Canada’s Jason McDonald (18-7) choked out Chris Leben (15-3) in a middleweight bout that was up for grabs. Though Leben seemed to control the fight with stunning left hands, once the fight went to the ground McDonald managed a chokehold at 4:03 of the second round. Referee Steve Mazagatti saw Leben was unconscious and stopped the fight.

Former UFC heavyweight champion Andrei Arlovski (12-5) caught Brazil’s Mario Cruz (2-2) with a sneak right hand while both were tangled on the ground. Then the Belarusian pummeled Cruz until referee Herb Dean stopped the fight at 3:15 of the first round.

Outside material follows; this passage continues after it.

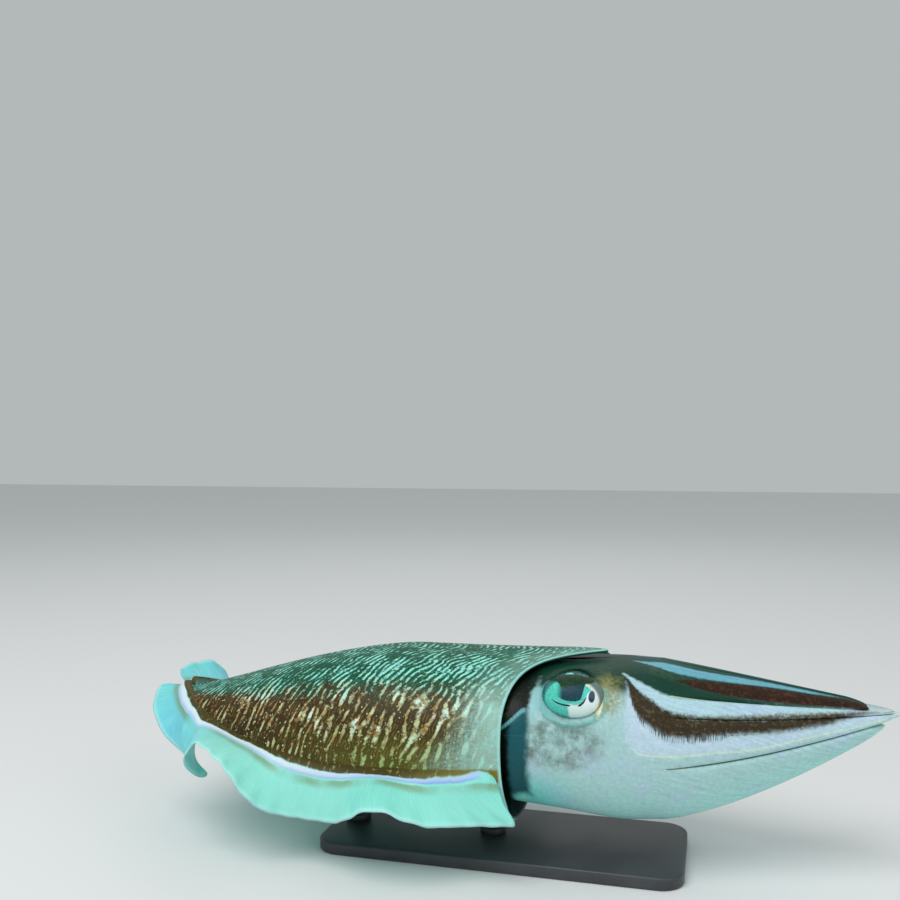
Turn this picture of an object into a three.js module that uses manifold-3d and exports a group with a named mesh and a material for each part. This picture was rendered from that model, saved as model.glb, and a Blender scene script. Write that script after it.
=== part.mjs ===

Third season winner of the Ultimate Fighter television reality season Michael Bisping (12-0) of Great Britain won by technical knockout over Eric Shafer (9-2-2) at 4:29 of the first round. A knee knocked Shafer groggy then Bisping knocked him to the ground and pounded him. Referee Mario Yamasaki stopped the bludgeoning.

Thiago Alves (16-4) caught Peru’s Tony De Souza (15-5) with a knee as he attempted to dive for his legs in a welterweight contest. After that it was pretty much over as Alves pummeled De Souza at 1:10 of the second round forcing referee John McCarthy to halt the bout.

Gabriel Gonzago (7-1) proved too strong for Carmelo Marrero (6-1) in a heavyweight bout. At 3:22 of the first round Gonzago of Massachusetts manipulated his way into arm bar forcing Pennsylvania’s Marrero to tap out.

Japan’s Yushin Okami (19-3) pounded Georgia’s Rory Singer (11-6) into submission at 4:03 of the third round of a middleweight bout. Okami seemed the more-rounded fighter with effective kicks to the head and more accurate punching.

Christian Wellisch (8-2) jumped to a quick start with an accurate left hook that rattled Australia’s Anthony Perosh (5-3) in a heavyweight bout. During the first round it seemed the Sacramento fighter might end the fight but the Aussie hung tough. Wellisch won by unanimous decision.